On November 1, after numerous attempts to resolve the dispute over the seat redistribution, current interim President Eduardo Rodriguez issued a presidential decree that would result in the elections being held on December 18. If ratified by parliament, this would see the provinces of Santa Cruz and Cochabamba receive three and one extra more seat in parliament respectively, while La Paz would lose two seats and Oruro and Potosi would loose one each.

The issue of the seat redistribution had come about due to protests by the right-wing civic committee of Santa Cruz, which argued that according to the 2001 census it deserved four more seats in parliament. Santa Cruz is the home of most of Bolivia's capitalist elite, who have been threatening to break away from the country in order to maintain their control over the natural gas fields, Bolivia's major natural resource, and the destination of most of the internal migration in search of jobs.
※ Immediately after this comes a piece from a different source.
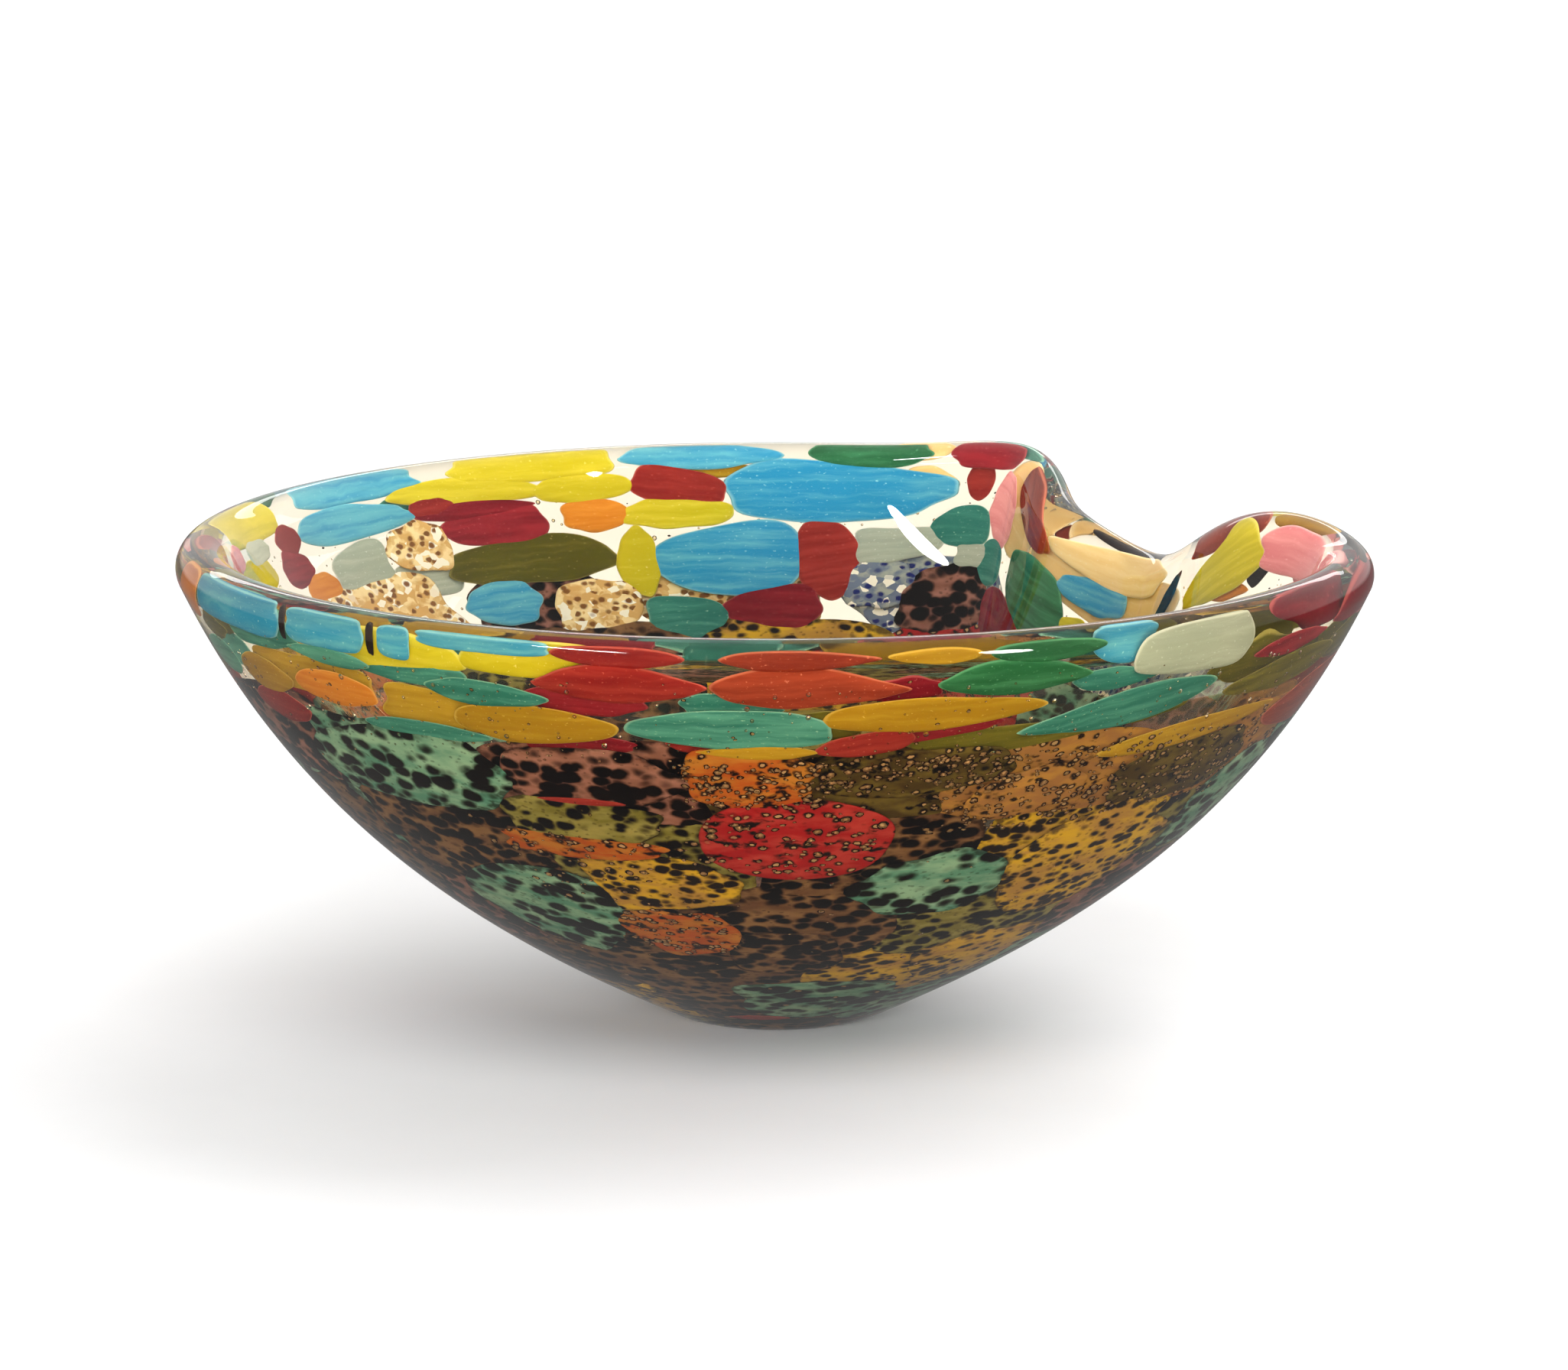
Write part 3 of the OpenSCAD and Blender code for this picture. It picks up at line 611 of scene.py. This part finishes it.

Bolivia has the second-largest natural gas reserves in South America, but they have historically been extracted by foreign corporations under government contracts that Morales has attacked as undermining Bolivia's national sovereignty and not benefiting its impoverished population — 64% of Bolivia's population of 8 million live below the official poverty line, with one-third of them surviving on less than US$2 a day.

However, many political commentators have said that the demands from Santa Cruz are aimed at delaying the elections, or at least making sure the Santa Cruz elite has greater control over any new national government.

During the tussle over the seat redistribution, the tensions caused by the separatist threats from the Santa Cruz elite were heightened with petitions being circulated in Santa Cruz asking, "Do you want Santa Cruz to be an independent republic? Yes or no?"

Rodriguez's decree was welcomed by all the main presidential candidates as a way of moving forward towards the elections. The Santa Cruz Civic Committee stated that it still believes it is owed four more seats, but said it will analyse the decree before giving a definite answer.

In his speech, Morales called on his supporters to mobilise the indigenous vote in the eastern regions of Santa Cruz, Beni and Pando. He also announced that one of his first missions in government would be to initiate an international campaign to have coca taken off the UN's prohibited drugs list.

With regard to relations with the International Monetary Fund and the World Bank, Morales told the rally that "if they want to support, they have to do it without conditions, without impositions. Let them firstly condemn the external debt because the poor have no reason to pay the debts of the corrupt ones."

From Green Left Weekly, November 9, 2005.